=== TASK DETAILS ===
Reproduce exactly the lines from the one containing "Continue the OpenSCAD" through the last line of the records below, both included, and nothing else.
— Start of ENTRIES PROVIDED —
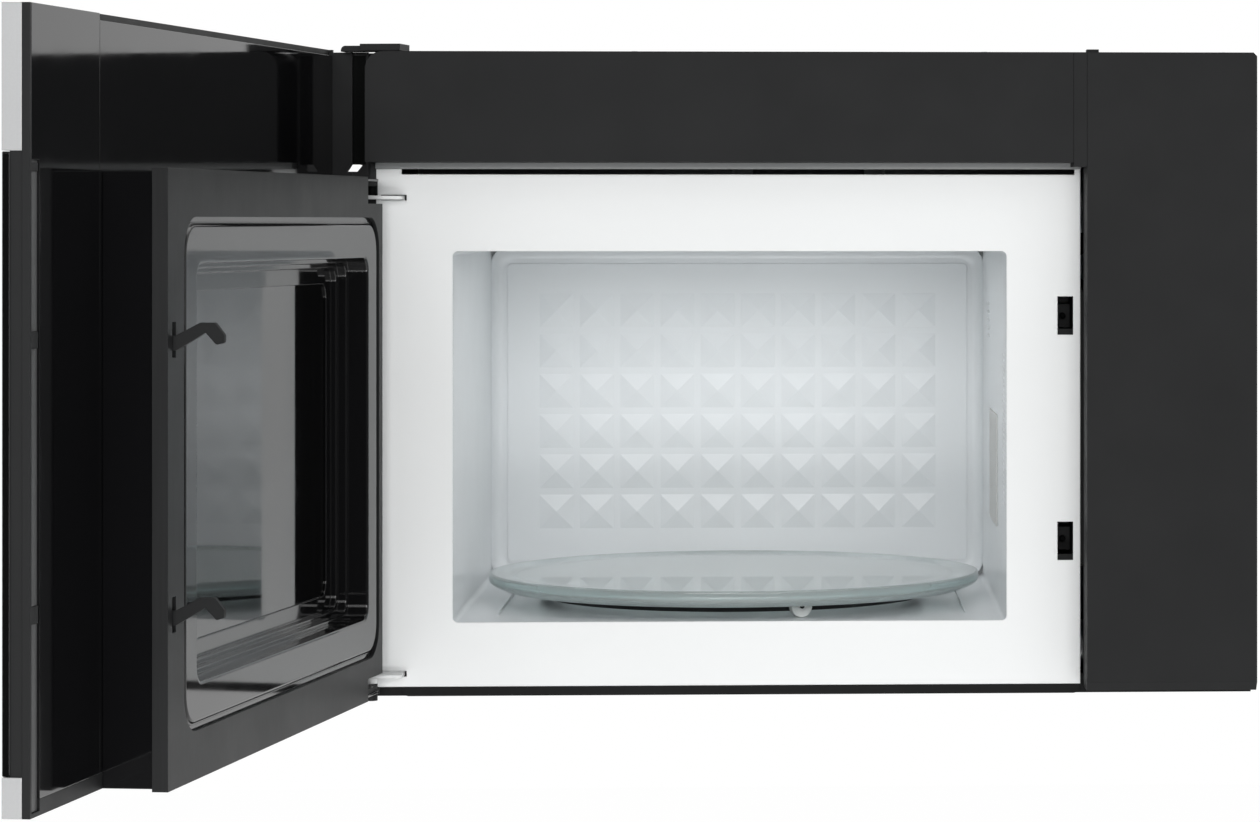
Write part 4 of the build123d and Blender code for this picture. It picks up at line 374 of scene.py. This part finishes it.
# Nodes that don't look as the rest of their material slot does.
OWN_FINISH = {
    "door_inner_frame": "satin_grain",
    # painted shade: the upper hinge bracket is made near-black, as the gap by the hinge lies in shade
    "door_hinge_bracket_upper": "deep_black",
    # painted light: the strip in that groove is grey for the light that falls on it
    "door_edge_strip": "lit_groove_grey",
    "switch_plunger_upper": "deep_black",
    "switch_plunger_lower": "deep_black",
    "interlock_bracket": "pan_black",
    "latch_bar": "front_black",
    "base_pan": "pan_black",
    "cooktop_lamp_left": "lens",
    "cooktop_lamp_right": "lens",
}
node_slots = {part["node"]: part["material_slot"] for part in frame["record"]["subparts"]}
for name, obj in nodes.items():
    paint(obj, OWN_FINISH.get(name, node_slots[name]))


# ------------------------------------------------------------------ mesh helpers (sizes in millimetres)
WELD = 1e-6                  # metres within which points are one
MOST_OF_SIDE = 0.45          # share of a side that an eased corner may take
LEAST_EASE = 0.02
SUPPORT = 1.08               # place of the support point beside an eased corner, over the ease


def box_mm(name):
    """Lowest and highest corner of a CAD node."""
    return [Vector(corner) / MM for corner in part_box(name)]


def closed_box_mm(name):
    """Lowest and highest corner of one of the door's CAD nodes, with the door closed."""
    closing = DOOR_MATRIX.inverted() @ nodes[name].matrix_world
    points = [closing @ vertex.co / MM for vertex in nodes[name].data.vertices]
    return [Vector([pick(point[axis] for point in points) for axis in range(3)]) for pick in (min, max)]


def piece(name, verts, faces, material, slot, body, on_door=False, crease=32.0):
    """A mesh piece; with on_door its points are those of the closed door."""
    mesh = bpy.data.meshes.new(name)
    mesh.from_pydata([Vector(v) * MM for v in verts], [], faces)
    work = bmesh.new()
    work.from_mesh(mesh)
    bmesh.ops.remove_doubles(work, verts=work.verts, dist=WELD)
    bmesh.ops.recalc_face_normals(work, faces=work.faces)
    work.to_mesh(mesh)
    work.free()
    if on_door:
        mesh.transform(DOOR_MATRIX)
    mesh.shade_smooth()
    mesh.set_sharp_from_angle(angle=math.radians(crease))
    obj = bpy.data.objects.new(name, mesh)
    scene.collection.objects.link(obj)
    mesh.materials.append(MATERIALS[material])
    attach(obj, body)
    return obj


def merged(parts):
    """The points and faces of several forms as one."""
    verts, faces = [], []
    for part_verts, part_faces in parts:
        faces += [tuple(len(verts) + k for k in face) for face in part_faces]
        verts += part_verts
    return verts, faces


def bridge(loops, around, closed=False):
    """Faces between successive loops of points.

    With around each loop goes round, and with closed the last one joins the first.
    """
    count = len(loops[0])
    verts = [point for loop in loops for point in loop]
    faces = []
    for row in range(len(loops) - (0 if closed else 1)):
        lower, upper = row * count, (row + 1) % len(loops) * count
        for k in range(count if around else count - 1):
            after = (k + 1) % count
            faces.append((lower + k, lower + after, upper + after, upper + k))
    return verts, faces


def lathe(profile, x, y, steps=160):
    """Turned form from a closed profile of (radius, height)."""
    turns = [math.tau * k / steps for k in range(steps)]
    loops = [[(x + radius * math.cos(turn), y + radius * math.sin(turn), z) for turn in turns]
             for radius, z in profile]
    return bridge(loops, True, True)


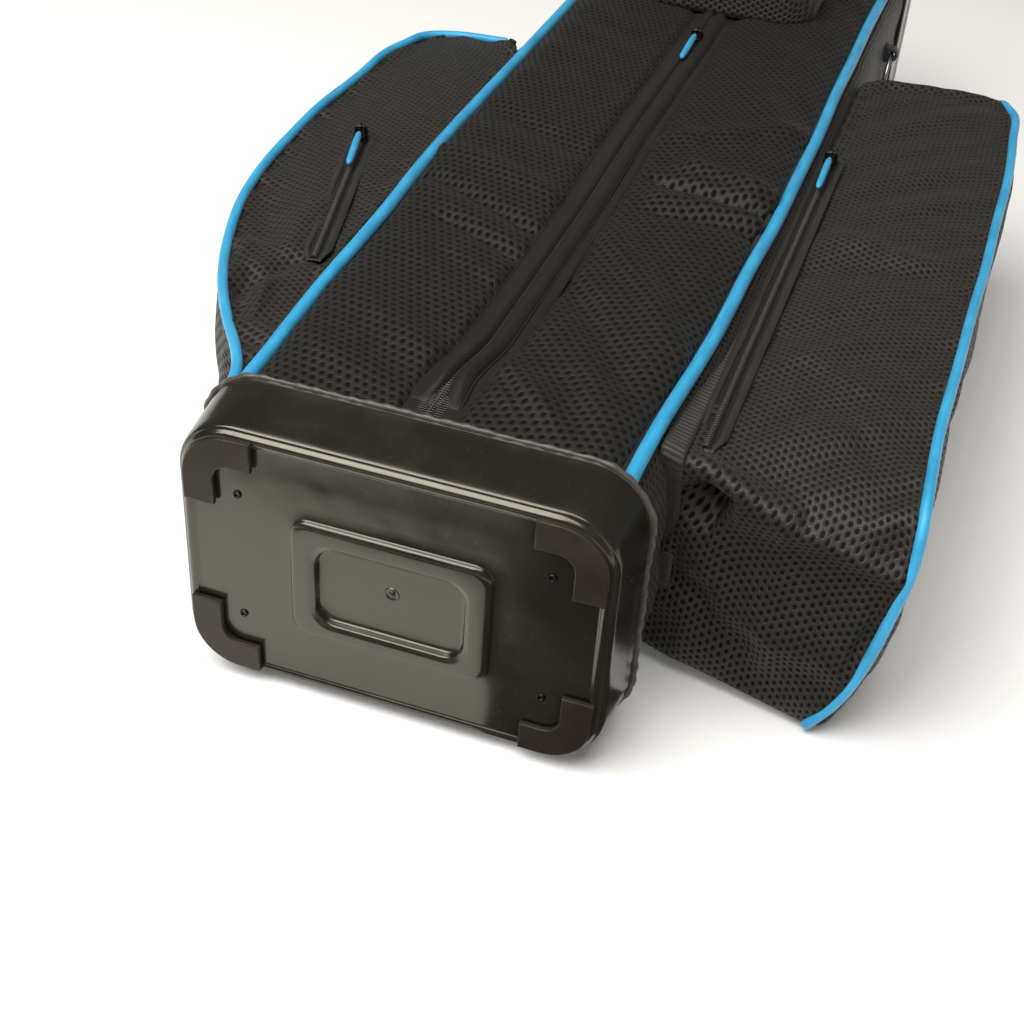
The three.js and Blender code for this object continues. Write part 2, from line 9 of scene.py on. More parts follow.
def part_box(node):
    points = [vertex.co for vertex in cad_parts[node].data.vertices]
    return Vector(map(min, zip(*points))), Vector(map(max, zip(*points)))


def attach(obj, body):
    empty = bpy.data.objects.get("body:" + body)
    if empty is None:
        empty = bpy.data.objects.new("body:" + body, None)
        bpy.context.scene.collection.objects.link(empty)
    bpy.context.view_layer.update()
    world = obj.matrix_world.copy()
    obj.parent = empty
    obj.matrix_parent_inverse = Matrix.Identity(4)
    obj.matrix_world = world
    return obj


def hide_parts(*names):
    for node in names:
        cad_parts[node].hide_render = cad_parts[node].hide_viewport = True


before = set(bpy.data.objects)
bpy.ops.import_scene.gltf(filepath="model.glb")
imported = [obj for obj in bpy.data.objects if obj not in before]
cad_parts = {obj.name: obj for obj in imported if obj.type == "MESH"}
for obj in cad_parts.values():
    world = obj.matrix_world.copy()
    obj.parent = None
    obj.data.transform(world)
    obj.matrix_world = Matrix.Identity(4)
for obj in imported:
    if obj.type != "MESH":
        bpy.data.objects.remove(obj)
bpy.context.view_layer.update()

# A golf cart bag lying on its back. Pieces are drawn in millimetres in the bag's own frame:
# x = 0 on the centre line, y = 0 on the tray's bottom face, z = 0 at the back of the base.
MM = 0.001
BASE_HALF = 110.0
BASE_DEPTH = 150.0
BASE_RADIUS = 29.0
MID = BASE_DEPTH / 2
RIDGE_PROUD = 3.0  # the frame round the recess stands this far out of the bottom face
BODY_RADIUS = 32.0
CORNER_X = BASE_HALF - BODY_RADIUS
CORNER_Z = MID - BODY_RADIUS
BODY_START = 26.0
BODY_END = 834.0
BODY_SPREAD = 1.1  # the body is this much wider at its top than the base is
BODY_HALF = BASE_HALF * BODY_SPREAD
TUCK = 0.985  # it is drawn in by the rim's binding, and fills out again beyond it
NARROW, BULGED, WIDE = 40.0, 60.0, 240.0
SIDES = (("left", -1), ("right", 1))
FRONT_Z = 146.6
TAPE_END = 814.6
QUARTER = BODY_RADIUS * math.pi / 2
PIPING_S = CORNER_X + BODY_RADIUS * math.radians(42)

tray_low, tray_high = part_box("base_tray")
ORIGIN = np.array([
    (tray_low.x + tray_high.x) / 2,
    tray_low.y + RIDGE_PROUD * MM,
    (tray_low.z + tray_high.z) / 2 - MID * MM,
])


def in_row(points):
    """Millimetres in the bag's frame as metres in the row frame."""
    return ORIGIN + np.asarray(points, float) * MM


def from_row(point):
    return (np.array(point) - ORIGIN) / MM


# ---- Camera and light ----------------------------------------------------------------------
def add_camera():
    """Looks down at the base from its right, as the eye of someone standing over it."""
    azimuth, elevation, roll = (math.radians(a) for a in (16.5, 37.6, 4.2))
    aim, distance = in_row((41.2, 55.7, 100)), 0.7844
    back = Vector((
        math.sin(azimuth) * math.cos(elevation),
        -math.cos(azimuth) * math.cos(elevation),
        math.sin(elevation),
    ))
    level = Vector((math.cos(azimuth), math.sin(azimuth), 0))
    right = level * math.cos(roll) + back.cross(level) * math.sin(roll)
    turn = Matrix((right, back.cross(right), back)).transposed().to_4x4()
    data = bpy.data.cameras.new("camera")
    data.lens, data.sensor_width = 56.26, 36
    data.clip_start = 0.02
    camera = bpy.data.objects.new("camera", data)
    camera.matrix_world = Matrix.Translation(Vector(aim) + back * distance) @ turn
    bpy.context.scene.collection.objects.link(camera)
    bpy.context.scene.camera = camera


def add_area(name, place, aim, size, power):
    """A warm rectangular lamp, its power in watts."""
    data = bpy.data.lights.new(name, "AREA")
    data.shape, data.size, data.size_y = "RECTANGLE", *size
    data.energy, data.color = power, (1.0, 0.98, 0.94)
    light = bpy.data.objects.new(name, data)
    light.location = place
    light.rotation_euler = (Vector(aim) - Vector(place)).to_track_quat("-Z", "Y").to_euler()
    bpy.context.scene.collection.objects.link(light)
    return light


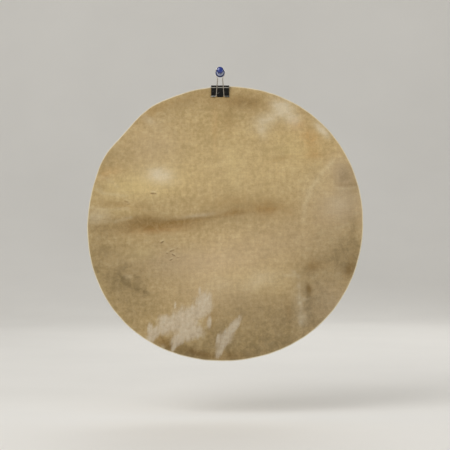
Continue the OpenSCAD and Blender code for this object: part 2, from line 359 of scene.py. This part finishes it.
SHADE = [  # painted light and shade together with the hide's own broad tone: broad lighter and darker parts, in stops, mostly darker low down and towards the edges
    ((-0.50, 0.31), (0.26, 0.12), 0, 0.22), ((0.25, 0.52), (0.65, 0.32), 0, 0.06),
    ((-0.54, 0.000), (0.40, 0.066), 3, -0.36), ((0.10, 0.07), (0.30, 0.08), 5, -0.22),
    ((-0.93, 0.00), (0.10, 0.15), 0, -0.18), ((-0.88, -0.24), (0.24, 0.24), 0, -0.42),
    ((-0.77, -0.42), (0.18, 0.14), 0, -0.30), ((-0.45, -0.28), (0.22, 0.25), 0, -0.24),
    ((-0.02, -0.28), (0.33, 0.20), 0, 0.22), ((0.85, -0.22), (0.20, 0.24), 0, -0.50),
    ((0.92, -0.30), (0.09, 0.15), -15, -0.46), ((0.94, 0.30), (0.14, 0.18), 0, -0.35),
    ((0.62, -0.42), (0.13, 0.22), 0, -0.44), ((0.45, -0.75), (0.42, 0.22), 10, -0.58),
    ((0.00, -0.98), (0.75, 0.20), 0, -0.62), ((-0.05, -0.80), (0.12, 0.12), 0, -0.35),
    ((0.10, -0.60), (0.25, 0.12), 0, -0.22), ((-0.32, -0.93), (0.16, 0.06), -15, -0.62),
    ((0.13, 0.89), (0.16, 0.07), 0, -0.25), ((-0.66, -0.62), (0.18, 0.16), 0, -0.36),
    ((0.72, -0.62), (0.20, 0.15), 30, -0.22), ((-0.25, 0.90), (0.18, 0.08), 14, -0.18),
    ((0.64, 0.58), (0.24, 0.12), -20, 0.20), ((-0.25, 0.38), (0.14, 0.14), 0, 0.12),
    ((0.28, 0.42), (0.12, 0.12), 0, 0.10), ((-0.90, 0.28), (0.12, 0.10), 0, -0.16),
    ((-0.46, 0.15), (0.16, 0.05), 0, -0.14), ((0.20, 0.76), (0.14, 0.06), 0, -0.10),
    ((-0.75, 0.50), (0.10, 0.20), 20, -0.10), ((-0.45, 0.76), (0.12, 0.06), 20, -0.12),
]
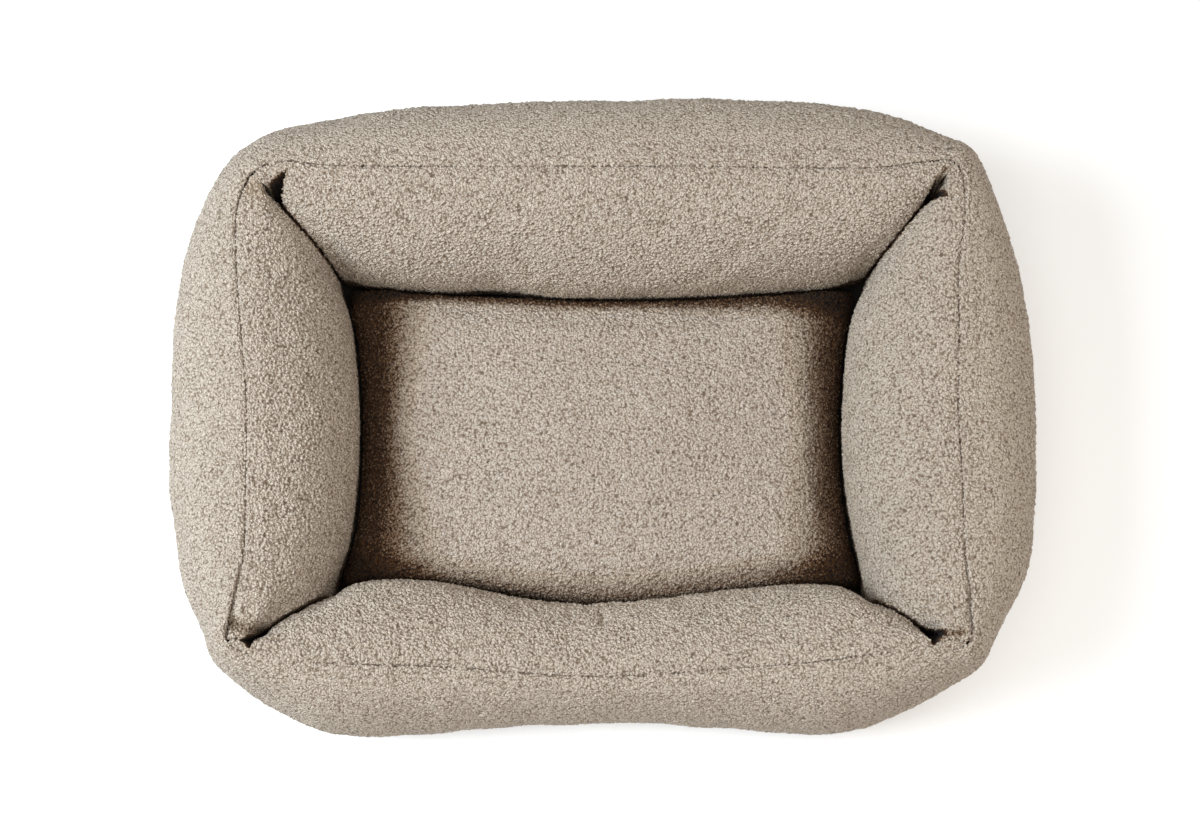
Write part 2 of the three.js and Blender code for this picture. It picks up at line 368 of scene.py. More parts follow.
— End of ENTRIES PROVIDED —
=== EXPECTED OUTPUT ===
Continue the OpenSCAD and Blender code for this object: part 2, from line 359 of scene.py. This part finishes it.
SHADE = [  # painted light and shade together with the hide's own broad tone: broad lighter and darker parts, in stops, mostly darker low down and towards the edges
    ((-0.50, 0.31), (0.26, 0.12), 0, 0.22), ((0.25, 0.52), (0.65, 0.32), 0, 0.06),
    ((-0.54, 0.000), (0.40, 0.066), 3, -0.36), ((0.10, 0.07), (0.30, 0.08), 5, -0.22),
    ((-0.93, 0.00), (0.10, 0.15), 0, -0.18), ((-0.88, -0.24), (0.24, 0.24), 0, -0.42),
    ((-0.77, -0.42), (0.18, 0.14), 0, -0.30), ((-0.45, -0.28), (0.22, 0.25), 0, -0.24),
    ((-0.02, -0.28), (0.33, 0.20), 0, 0.22), ((0.85, -0.22), (0.20, 0.24), 0, -0.50),
    ((0.92, -0.30), (0.09, 0.15), -15, -0.46), ((0.94, 0.30), (0.14, 0.18), 0, -0.35),
    ((0.62, -0.42), (0.13, 0.22), 0, -0.44), ((0.45, -0.75), (0.42, 0.22), 10, -0.58),
    ((0.00, -0.98), (0.75, 0.20), 0, -0.62), ((-0.05, -0.80), (0.12, 0.12), 0, -0.35),
    ((0.10, -0.60), (0.25, 0.12), 0, -0.22), ((-0.32, -0.93), (0.16, 0.06), -15, -0.62),
    ((0.13, 0.89), (0.16, 0.07), 0, -0.25), ((-0.66, -0.62), (0.18, 0.16), 0, -0.36),
    ((0.72, -0.62), (0.20, 0.15), 30, -0.22), ((-0.25, 0.90), (0.18, 0.08), 14, -0.18),
    ((0.64, 0.58), (0.24, 0.12), -20, 0.20), ((-0.25, 0.38), (0.14, 0.14), 0, 0.12),
    ((0.28, 0.42), (0.12, 0.12), 0, 0.10), ((-0.90, 0.28), (0.12, 0.10), 0, -0.16),
    ((-0.46, 0.15), (0.16, 0.05), 0, -0.14), ((0.20, 0.76), (0.14, 0.06), 0, -0.10),
    ((-0.75, 0.50), (0.10, 0.20), 20, -0.10), ((-0.45, 0.76), (0.12, 0.06), 20, -0.12),
]
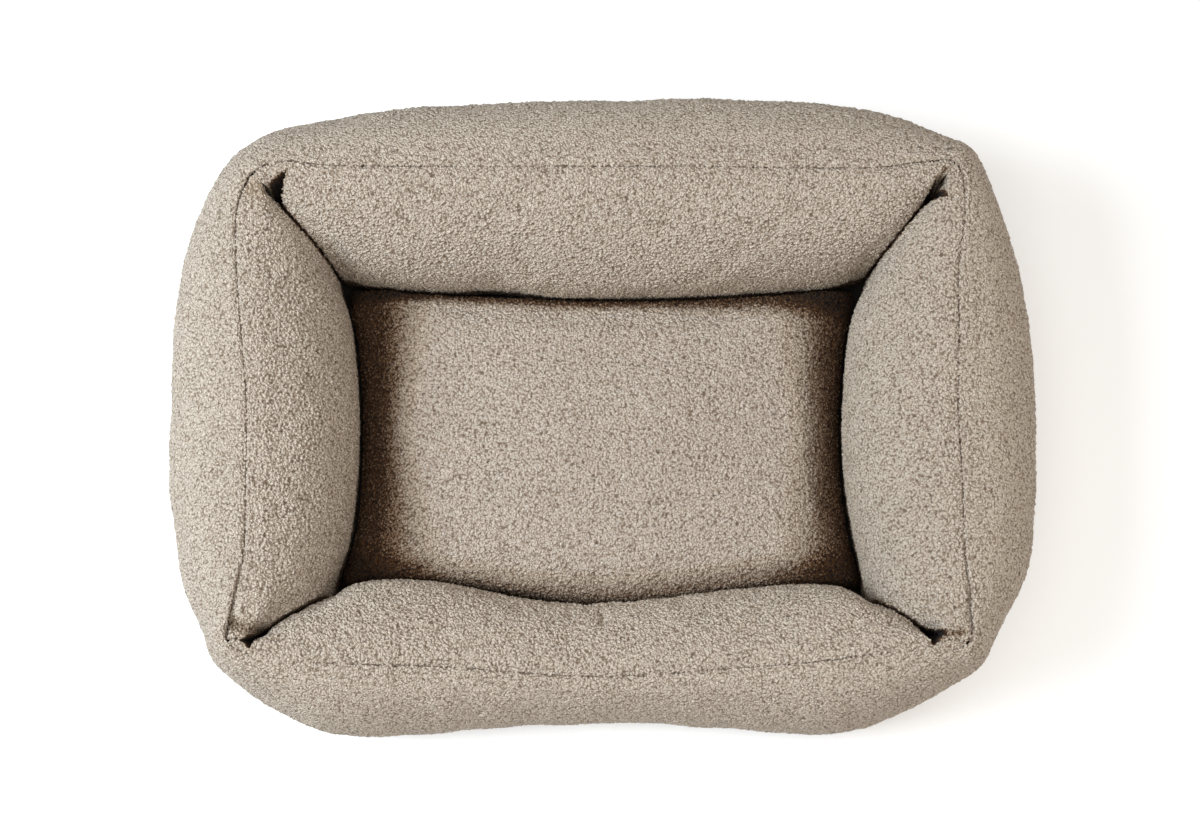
Write part 2 of the three.js and Blender code for this picture. It picks up at line 368 of scene.py. More parts follow.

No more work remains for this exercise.